Complementary Strengths
Autodesk brings more than four decades of experience in computational geometry, parametric modeling, simulation, and the engineering workflows professionals rely on to design and manufacture products and infrastructure. Its platforms form a digital backbone across industries that depend on precision and dimensional accuracy.
World Labs focuses on multimodal world models capable of understanding and generating realistic, persistent three-dimensional environments. These models aim to maintain spatial consistency over time and reason about dynamic interactions within complex systems. When combined with Autodesk’s domain expertise, the collaboration has the potential to ground advanced AI research in real industrial workflows and measurable outcomes.
For the metrology community, the implications are significant. AI systems that can contextualize inspection results within full digital twins, reason about tolerance stacks, and simulate downstream performance impacts could fundamentally reshape how dimensional data informs design and production decisions.
A Different Path in the AI Landscape
Much of today’s AI investment is concentrated on building ever-larger foundation models and hyperscale infrastructure. While that approach will undoubtedly generate important breakthroughs, Autodesk’s strategy signals a deliberate emphasis on domain-specific intelligence tailored to the needs of industries that design and build the physical world.

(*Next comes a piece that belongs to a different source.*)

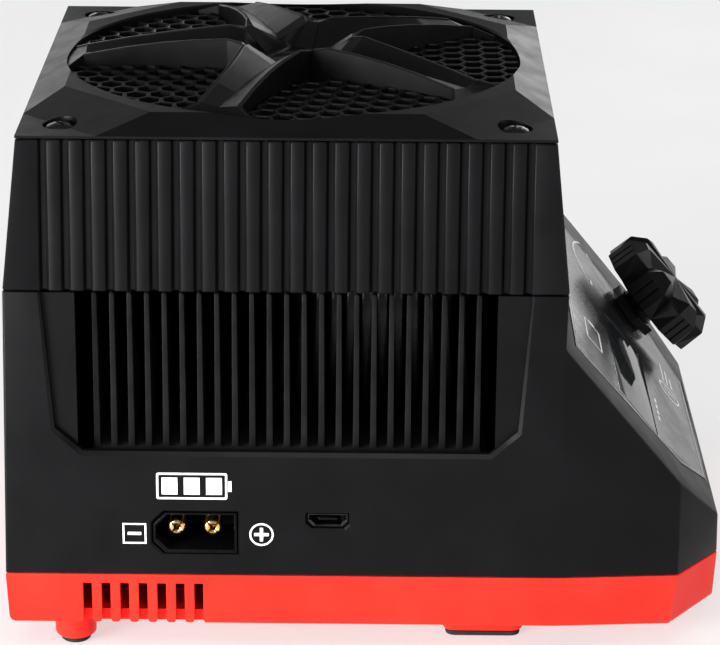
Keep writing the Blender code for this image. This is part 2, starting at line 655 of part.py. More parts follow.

This alternative path prioritizes deep technical integration over scale alone. Instead of treating AI as an external assistant layered on top of workflows, the goal is to embed intelligence directly into the tools engineers, designers, and quality professionals already use. In this context, AI becomes a native component of the digital thread rather than a disconnected analytical layer.
For metrology and manufacturing, this alignment is particularly important. Quality processes depend on traceability, precision, and closed-loop feedback between design intent and production reality. AI that understands physical systems can help tighten that loop, enabling faster iteration, improved tolerance optimization, and reduced rework.
Strengthening Autodesk’s AI Foundation
The strategic advisory role gives Autodesk the opportunity to collaborate closely with World Labs at the research level, shaping model direction and exchanging ideas that influence long-term AI development. This is not merely an investment in a promising startup; it is an effort to help define the trajectory of spatially intelligent AI systems that can operate reliably within engineering-grade environments.
Such systems could eventually interpret complex CAD assemblies with contextual awareness, anticipate structural behavior under varying conditions, and integrate inspection data directly into adaptive design workflows. In manufacturing settings, this capability could support intelligent tolerance allocation and predictive validation before physical prototypes are produced.
As global demand for infrastructure, housing, transportation, and advanced manufacturing continues to grow, the need for more efficient collaboration between humans and intelligent systems becomes increasingly urgent. The challenges ahead are not purely digital; they are deeply physical, constrained by materials, geometry, and real-world forces.
Autodesk’s investment in World Labs represents a commitment to developing AI that understands those constraints and works alongside human expertise. Rather than pursuing automation for its own sake, the partnership emphasizes augmentation, enabling professionals to explore ideas more quickly, evaluate alternatives more intelligently, and make better-informed decisions grounded in physical reality.
For the metrology sector, this shift toward physical-world AI may prove transformative. As AI systems become capable of reasoning about geometry, structure, and time, dimensional data will no longer serve solely as a record of compliance. It will become a dynamic input into adaptive, intelligent design and manufacturing ecosystems.
If realized, this vision could mark one of the most significant technological inflection points in how the world is imagined, measured, validated, and ultimately built.